Mason G. Zhwiti about 9 years

@eggyal Thank you, so this confirms it: my issue is that I accidentally used COLLATE in a situation where there are no string comparisons, and the numbers being compared were being convert to strings on the fly, in the 'latin1' set, likely a bug in MySQL which you filed. If you want to post that as a separate answer, I'd like to split the bounty between you and Rick James. Thanks guys!
Rick James about 9 years

Aha! mysql> SELECT 1 > 2 COLLATE utf8mb4_unicode_ci; yields ERROR 1253 (42000): COLLATION 'utf8mb4_unicode_ci' is not valid for CHARACTER SET 'latin1'.
Rick James about 9 years

Are you saying that the over-simplification of the question led to a red herring??
eggyal about 9 years

@MasonG.Zhwiti: Yes, that's correct. You can't split bounties—award away to Rick. :)
Mason G. Zhwiti about 9 years

@RickJames Oh, no I was really seeing this in the field, too. ;-) But I was wrong in thinking I was still doing a string comparison in my real query.

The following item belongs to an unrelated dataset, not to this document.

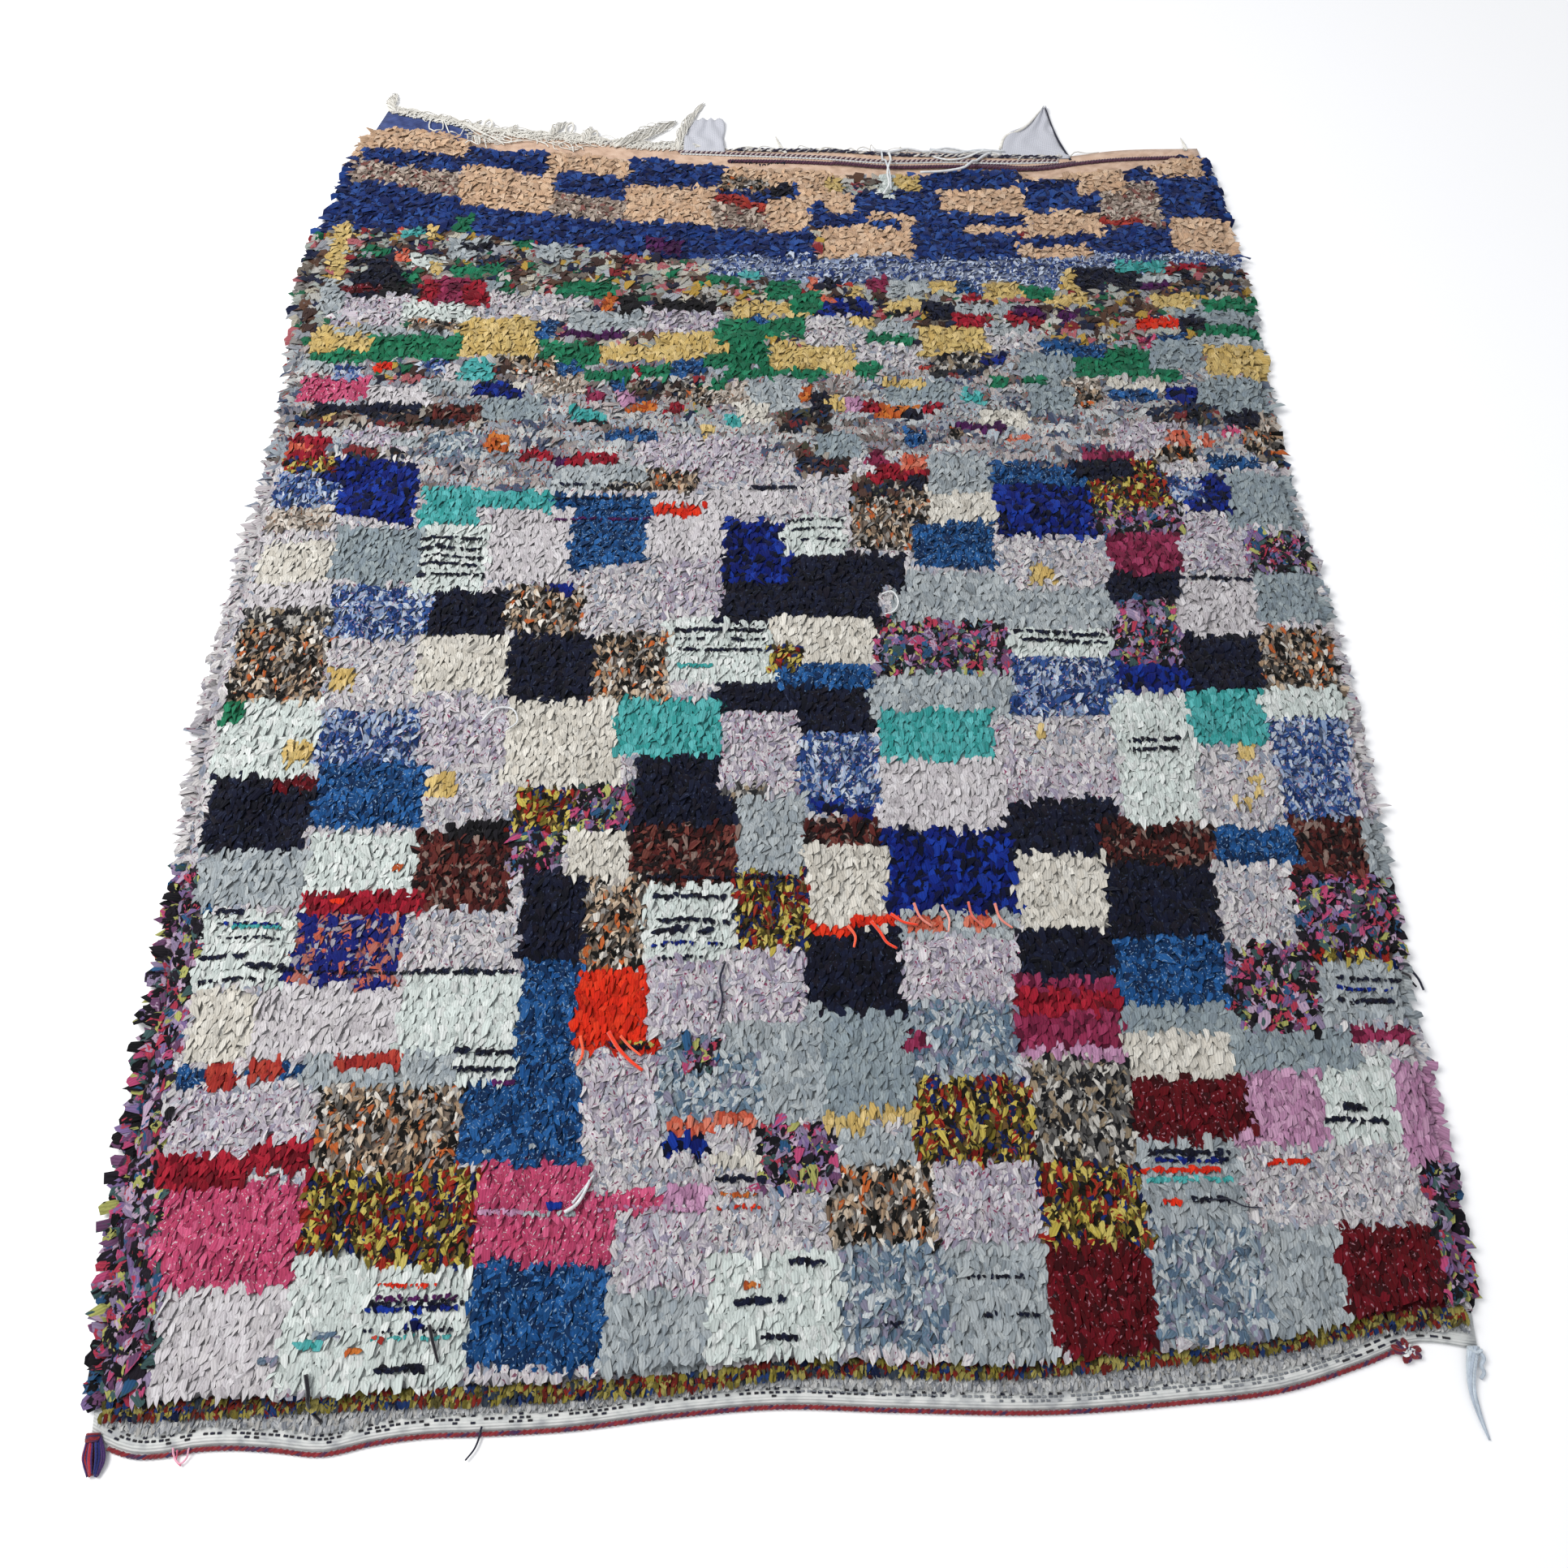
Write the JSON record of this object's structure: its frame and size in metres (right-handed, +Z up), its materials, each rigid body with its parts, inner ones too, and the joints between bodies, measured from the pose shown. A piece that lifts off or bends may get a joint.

So my example code was right to highlight an incorrect use of COLLATE. ;) Going to award bounty now. Can you highlight in your answer that this specific issue was in fact the answer, and maybe link to eggyal's bug report? Thanks guys!
Mason G. Zhwiti about 9 years

Need to wait 4 hours to award.
Janus Bahs Jacquet over 3 years

So this is five years old, but apparently still a bug. I’m currently being hit by this bug in a similar case where collation + numbers is sort of inevitable. I’m trying to find exact duplicates in a table where there are lots of heavily accented characters. The table is utf8mb4, so I need to collate by utf8mb4_bin to avoid, say, *dʰéh₁(i)-lio- and *dʰéh₁(i̯)-lio- being considered the same (they should be considered different). So I do SELECT word FROM table GROUP BY word HAVING COUNT(word) > 1 – and get hit with this, because the COUNT() value is an int being compared with collation. :-/
Rick James over 3 years

@JanusBahsJacquet - Be aware that i̯ is actually 2 characters, the letter i and a non-spacing COMBINING INVERTED BREVE BELOW. 'i' = 'i̯' COLLATE utf8mb4_unicode_520_ci is TRUE for most collations, but not _general_ci and _bin.
Janus Bahs Jacquet over 3 years

@RickJames That was just a random example – there are many more where both forms are single characters. I asked a question about it and someone suggested GROUP BY HEX(word) as a workaround – that way, no explicit collation is needed.
Rick James over 3 years

@JanusBahsJacquet - Are you using 5.6 like the OP? If not, perhaps it is worth starting a new Question. Note also that COUNT(word) counts the word as long as word IS NOT NULL. Perhaps you want COUNT(DISTINCT word), which counts the number of distinct values of word. (Then we get into dissecting how DISTINCT works with COLLATIONs.)
Janus Bahs Jacquet over 3 years

@RickJames I already did ask a new question, that’s where I got that comment. :-) Yes, unfortunately on 5.6 and unable to upgrade; seems the bug was fixed in 5.7, according to the MySQL bug log. word is never NULL, so within the grouper result set, it’s fine that all non-null instances are counted.
Rick James over 3 years

@JanusBahsJacquet - Could you provide a link to that other Question.
Janus Bahs Jacquet over 3 years

Here it is: stackoverflow.com/questions/64231720 (copy-pasting is a pain on the iOS app – doesn’t work half the time, freezes the app the other half…).